The Employee agrees to devote his full business time and attention to the business and affairs of
the Company and to use his best efforts to promote the interests of the Company. The Employee
further agrees that he will engage in no outside business concerns or activities that conflict with
his duties to the Company, or are directly or indirectly competitive with the Company, without the
Company’s prior written consent.
The President or his designee may from time to time assign to the Employee additional duties
and responsibilities and delegate to other employees of the Company duties and responsibilities
normally discharged by the Employee. All such assignments and delegations of
duties and responsibilities shall be made by the President or his designee and may include a reduction of the
Employee’s duties and responsibilities or a reduction in the Employee’s position as reasonably
determined by the President or his designee.
3.1 The Employee shall receive an annual base salary of $165,500, payable in installments
in accordance with the regular payroll practices of the Company. The Company shall deduct or
withhold from payments of base salary, and from all other payments made to the Employee pursuant
to this Agreement, all amounts which may be required to be deducted or withheld under any
applicable law now in effect or which may become effective during the term of this Agreement
(including but not limited to Social Security contributions and income tax withholdings).
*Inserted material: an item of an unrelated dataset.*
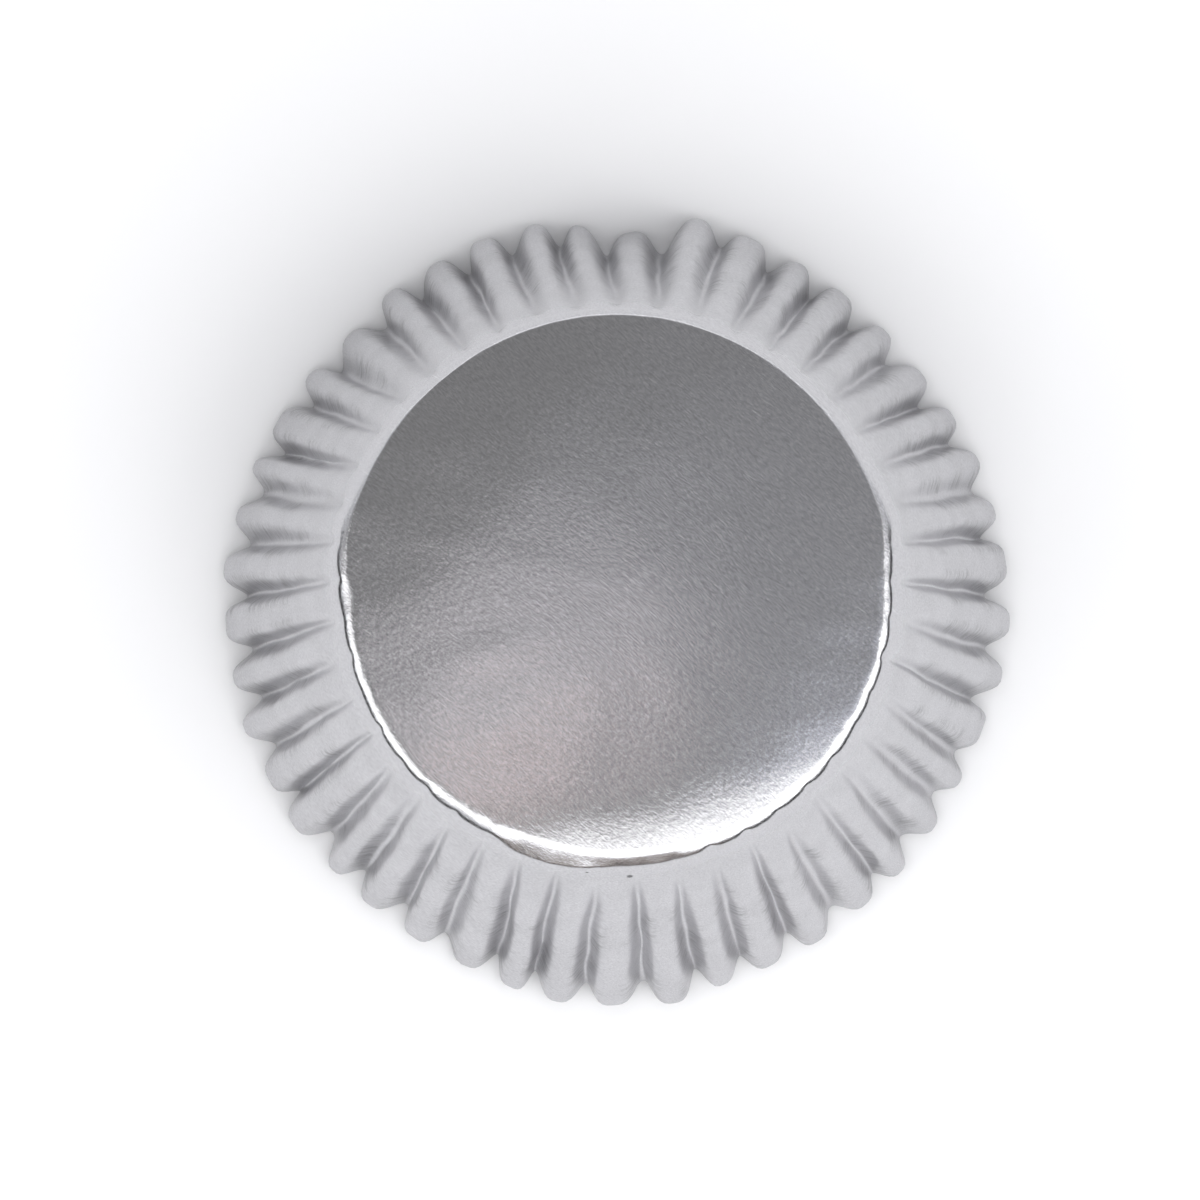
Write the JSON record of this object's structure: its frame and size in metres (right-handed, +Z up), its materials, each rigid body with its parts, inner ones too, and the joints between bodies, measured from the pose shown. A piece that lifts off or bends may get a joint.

The
Employee’s base salary shall be reviewed annually by the President or his designee and may
reasonably be increased or decreased on the basis of individual and corporate performance in
accordance with criteria and standards established by the President or his designee.
3.2 Incentive Compensation; Bonuses. In addition to base salary, the Employee
shall be entitled to (i) participate in such incentive plans (including the right to defer income
and bonuses) made available by the Company to its executives and key employees and (ii) receive
such additional bonus or discretionary compensation payments as the President or his designee may
determine from time to time. The Employee’s eligibility for incentive plan participation and
additional bonus or discretionary compensation payments shall be reviewed
annually by the President or his designee and shall be awarded on the basis of corporate
performance and in accordance with criteria and standards established in the sole discretion of the
President or his designee.
3.3 Expenses. During the Term, the Employee shall be entitled to receive prompt
reimbursement for all reasonable expenses incurred in connection with the performance of his duties
in accordance with the policies and procedures of the Company as may be in effect from time to
time.
3.4 Benefits. During the Term, the Employee shall be entitled to receive a package of
benefits that includes all of the programs, plans and perquisites currently provided by the Company
to its employees, for so long as such programs, plans and perquisites are continued by the Company
and are available to employees of the Company.
3.5 Vacation. During the Term, the Employee shall be entitled to receive four weeks
of vacation annually. Upon the Employee’s request, the President may approve an additional two
weeks of vacation annually, and such approval shall not be unreasonably withheld.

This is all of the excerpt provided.